The Seattle Mariners are entering familiar waters. And the seas ahead look rough.

Last week, for the second home game of the season, the M’s drew a record-low crowd to Safeco Field. Just 10,745 showed up, and that was the official paid attendance, including however many season-ticket holders didn’t go.

The next day, the crowd got even smaller — a new record low of 10,493. Felix Hernandez, with his first home start of the season, drew 22,917 to the “Supreme Court” and left the Mariners’ promotion people with a couple-thousand leftover yellow T-shirts.

The low attendance has continued: 15,029 last Friday, 23,461 on the first home Saturday, 16,981 on Sunday and a paltry 12,379 on Tuesday when Doug Fister and the Tigers shut down the flailing M’s. If you watched Tuesday’s game on TV, you know the crowd looked embarrassing; heck, Safeco Field’s capacity is 47,476.

Already, at 19,324, the Mariners’ average attendance per game is the worst it’s been since 1990 — nine years before they moved from the Kingdome. And yes, while it is too early in the 2013 season to make any conclusions — Wednesday’s was only the ninth home game of the year — what we’re seeing this April is part of a continuing downward trend in the number of people who go see the Mariners play live.

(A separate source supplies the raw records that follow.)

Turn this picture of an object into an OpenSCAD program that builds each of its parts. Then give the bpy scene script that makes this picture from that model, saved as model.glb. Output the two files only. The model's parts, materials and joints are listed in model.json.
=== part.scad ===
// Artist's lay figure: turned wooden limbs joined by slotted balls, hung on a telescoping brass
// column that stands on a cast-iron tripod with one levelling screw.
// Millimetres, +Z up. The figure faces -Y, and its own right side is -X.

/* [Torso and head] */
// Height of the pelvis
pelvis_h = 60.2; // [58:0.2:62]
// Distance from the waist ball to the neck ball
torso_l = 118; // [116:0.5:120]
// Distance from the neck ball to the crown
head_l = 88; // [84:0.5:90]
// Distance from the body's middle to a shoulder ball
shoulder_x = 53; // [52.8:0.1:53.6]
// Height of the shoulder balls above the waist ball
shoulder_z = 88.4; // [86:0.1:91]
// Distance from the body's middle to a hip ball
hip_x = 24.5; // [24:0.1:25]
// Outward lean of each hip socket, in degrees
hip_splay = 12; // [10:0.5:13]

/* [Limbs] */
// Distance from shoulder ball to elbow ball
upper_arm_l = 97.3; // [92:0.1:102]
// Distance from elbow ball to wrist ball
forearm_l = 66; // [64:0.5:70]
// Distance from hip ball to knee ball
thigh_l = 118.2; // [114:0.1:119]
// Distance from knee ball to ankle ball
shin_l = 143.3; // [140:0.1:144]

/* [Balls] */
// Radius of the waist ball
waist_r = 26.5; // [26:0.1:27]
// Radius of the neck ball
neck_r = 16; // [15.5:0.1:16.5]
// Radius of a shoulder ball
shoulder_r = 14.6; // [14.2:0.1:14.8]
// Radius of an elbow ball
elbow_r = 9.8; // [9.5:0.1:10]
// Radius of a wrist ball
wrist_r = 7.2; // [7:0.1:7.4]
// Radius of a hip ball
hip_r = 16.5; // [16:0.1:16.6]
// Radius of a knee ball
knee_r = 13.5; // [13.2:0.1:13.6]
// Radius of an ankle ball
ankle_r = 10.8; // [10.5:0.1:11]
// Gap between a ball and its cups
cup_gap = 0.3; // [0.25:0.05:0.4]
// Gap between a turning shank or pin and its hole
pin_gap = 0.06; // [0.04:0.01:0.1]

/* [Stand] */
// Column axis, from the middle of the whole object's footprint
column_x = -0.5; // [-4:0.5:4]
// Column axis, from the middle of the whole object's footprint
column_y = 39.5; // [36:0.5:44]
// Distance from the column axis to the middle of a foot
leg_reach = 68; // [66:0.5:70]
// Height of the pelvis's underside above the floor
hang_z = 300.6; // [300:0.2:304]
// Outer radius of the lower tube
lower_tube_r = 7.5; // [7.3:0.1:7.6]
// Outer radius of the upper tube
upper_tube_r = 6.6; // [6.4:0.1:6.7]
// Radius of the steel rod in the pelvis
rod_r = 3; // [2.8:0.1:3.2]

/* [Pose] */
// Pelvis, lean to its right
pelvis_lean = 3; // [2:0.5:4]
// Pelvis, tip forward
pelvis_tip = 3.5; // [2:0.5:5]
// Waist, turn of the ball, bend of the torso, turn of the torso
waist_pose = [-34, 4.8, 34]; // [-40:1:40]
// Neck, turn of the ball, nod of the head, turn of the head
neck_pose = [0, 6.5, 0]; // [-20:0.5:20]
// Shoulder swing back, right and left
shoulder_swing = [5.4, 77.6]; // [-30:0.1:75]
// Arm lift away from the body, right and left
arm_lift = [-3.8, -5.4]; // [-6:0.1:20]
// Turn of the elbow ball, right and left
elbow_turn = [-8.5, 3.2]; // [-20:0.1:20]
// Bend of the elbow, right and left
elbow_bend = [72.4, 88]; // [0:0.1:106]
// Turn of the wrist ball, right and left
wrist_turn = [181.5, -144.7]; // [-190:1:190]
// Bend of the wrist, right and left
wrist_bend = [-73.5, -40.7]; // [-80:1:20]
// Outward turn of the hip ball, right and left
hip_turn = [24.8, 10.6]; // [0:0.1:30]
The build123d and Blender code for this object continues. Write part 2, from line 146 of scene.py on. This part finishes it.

That’s not exactly news; with the exception of 2007, M’s attendance has dropped each season since 2002. But what’s notable is just how few people are going to Safeco now. And oh, with a record of 6-9 through Tuesday and a team batting average of .219, the Mariners still look awful, too.

The last time the Mariners played this poorly and had home attendance this low, in the late ’80s and ’90s, the team was dangerously close to being moved out of town.

Here’s a refresher. After the 1988 season, when the yellow-”S” M’s finished 68-93 with an average attendance of 12,622 per game at the Kingdome, owner George Argyros sold the team to a group led by Indianapolis communications tycoon Jeff Smulyan. The team continued to flounder, and even after the franchise barely registered its first winning season in 1991, Smulyan repeatedly threatened to relocate the Mariners.

Attendance and revenue remained poor, as did the quality of baseball on the field. Midway through 1992, Smulyan sold the still-struggling M’s to the team’s current owners, a group headed by (now former) Nintendo Chairman Hiroshi Yamauchi. The new owners campaigned for a new baseball stadium, but Seattleites resisted by voting down a tax increase in September 1995.

Then came October, when the M’s surged into the playoffs on their magical 1995 comeback. With new excitement and support for the Mariners, legislation finally got pushed through (some would say “around” the voters) to build Safeco Field — “the house that Griffey built.”